Mort de Louis Aragon. Cite les différentes émissions qui lui sont consacrées. Lancement de l'émission « Cinéma Cinémas » avec Godard.
Aragon par-ci Aragon par-là, il ne fait pas bon mourir aujourd'hui, quand on est célèbre. La mémoire de la télévision vous débite alors un homme en tranches comme du pâté, avec de la salade autour.
Passons sur une soirée funèbre, organisée, si l'on peut dire, par A.2 et « l'Humanité », intitulée « Chant d'Aragon »... Interprètes non préparés, apparemment, à cette exhibition, micros mal réglés, projecteur dans la gueule... Il s'agissait de faire fête de famille ou quoi ?
Miracle : quelques chansons ont résisté à ce traitement.
Deux des meilleures émissions régulières, nées du grand chambardement de 81, ont satisfait tout autrement notre appétit nécrophage. Leur rapprochement fut saisissant. Dans « Cinéma cinémas » apparut un Aragon déjà déserté par la jeunesse mais portant encore beau, visage mou mais verbe ferme et, même, pointe d'arrogance pour parler — à merveille — de l'art du collage chez Jean-Luc Godard.
Dans « 7 sur 7 » surgit, méconnaissable, sourcils maquillés, un vieillard égaré, immergé dans son plus lointain passé comme il arrive dans les grands âges, répétant et répétant : « Nulle part comme à Venise on ne sait déchirer les fleurs... », murmurant d'ultimes confidences sur sa mère.
À le voir ainsi, un bout de poème vous remontait à la mémoire :
« Je me tiens sur le seuil de la vie et de la mort les yeux baissés les mains vides
« Et l'on va disperser mon âme après moi vendre à l'encan mes rêves broyés. »
Voilà. C'est fait. Il paraît que ces images ont été tournées par des amis du Parti. Qu'auraient fait des ennemis... Si peu respectable qu'ait été l'homme Aragon, on rougissait de ce que nous sommes, avec la télévision, devenus. Des voyeurs obscènes, fascinés ici par le spectacle d'une certaine déchéance...
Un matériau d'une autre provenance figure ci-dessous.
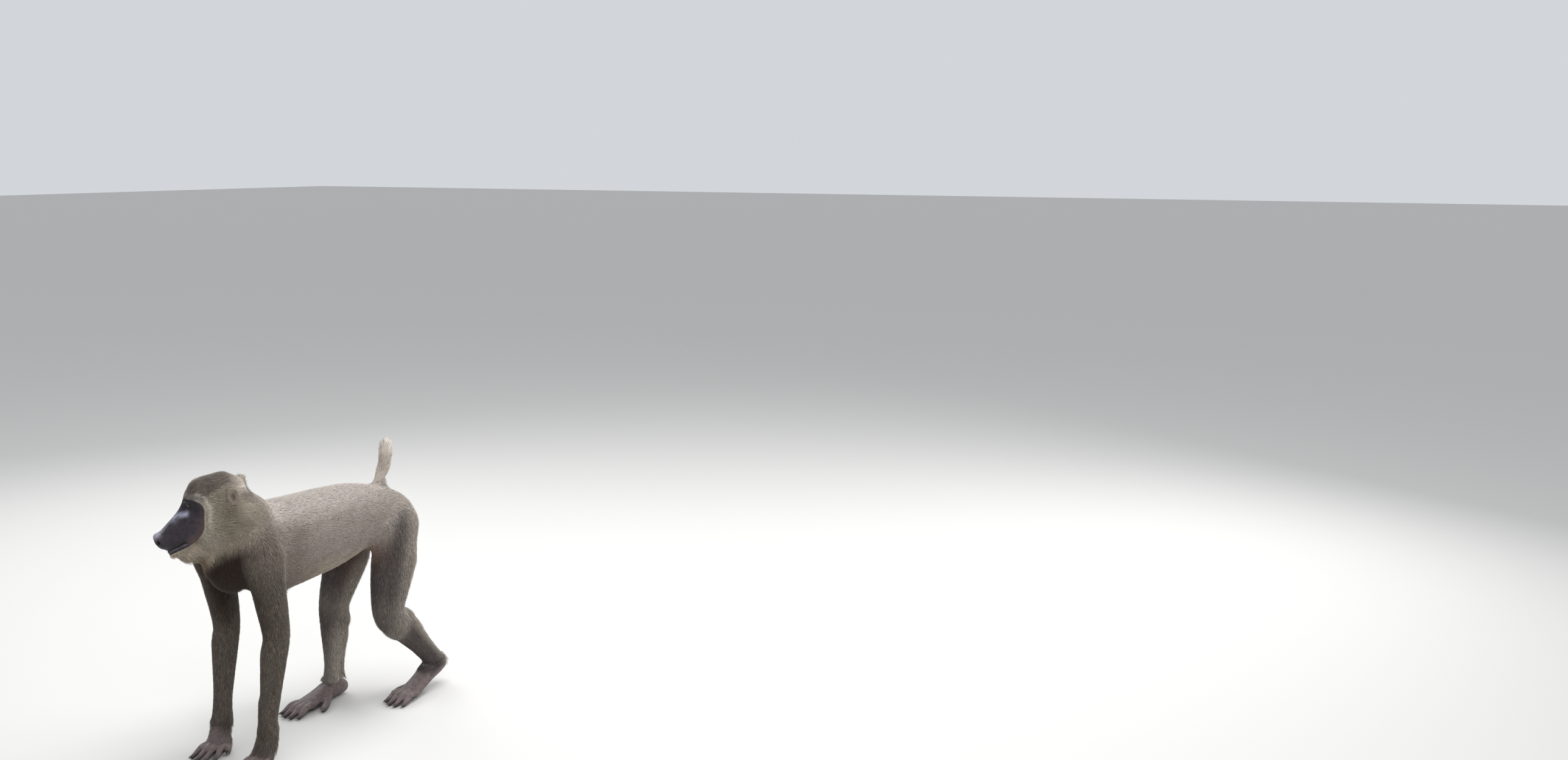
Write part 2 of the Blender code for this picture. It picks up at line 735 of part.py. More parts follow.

Extraordinaire, ce document n'était que l'un des fleurons de « 7 sur 7 », promu au rang d'émission « grand public » en passant désormais à 19 heures, le dimanche (T.F.1).
Avec le lancement sur A.2, le même jour, à 18 heures, d'un magazine d'un tout autre style, voilà de quoi meubler les sombres dimanches d'hiver à l'heure où l'on veut encore ignorer que demain sera lundi.
Diffusé en nocturne une fois par mois, « Cinéma cinémas » de Michel Boujut est en revanche destiné aux happy few. Les few (un petit million tout de même) qui dînent tard, se couchent tard, préfèrent — ah ! les pervers ! — le made in Hollywood au made in Buttes-Chaumont et Jean-Luc Godard à n'importe qui.
Justement, il était là, Godard, à demi noyé dans l'ombre, disant des choses telles que : « Les gens de télé veulent qu'on les laisse faire mais quand on les laisse faire ils ne font rien. » Balançant des vannes à Henri Verneuil. Godard, quoi ! Blessant-blessé, comme toujours notre Baudelaire.
Et puis voilà qu'il y eut Verneuil, précisément. Soit l'anti-Godard. Il a commencé à parler. A parler d'amour. Celui de sa mère et de son père pour lui. Et il nous a eus, Verneuil, avec son histoire. Une quinzaine de minutes qui, passant à 20 h 35 après les fronces protectrices de Bébé et les spaghettis de M. le Curé, auraient fait un malheur. Comme quoi on ne sait jamais ce que la télévision vous réserve à l'heure où elle s'émancipe parce que dort la France profonde.
Et comme c'était, curieusement, cette semaine, la fête à Maman, après Verneuil gorge nouée et avant Aragon sénile, Hector Bianciotti, pudique mais ardent face à ses interlocuteurs d'« Apostrophes », lança : « L'amour est féminin. L'amour est maternel. C'est l'amour que j'ai manqué... »
Vous voyez, docteur Freud, nous ne sommes pas sortis de l'auberge.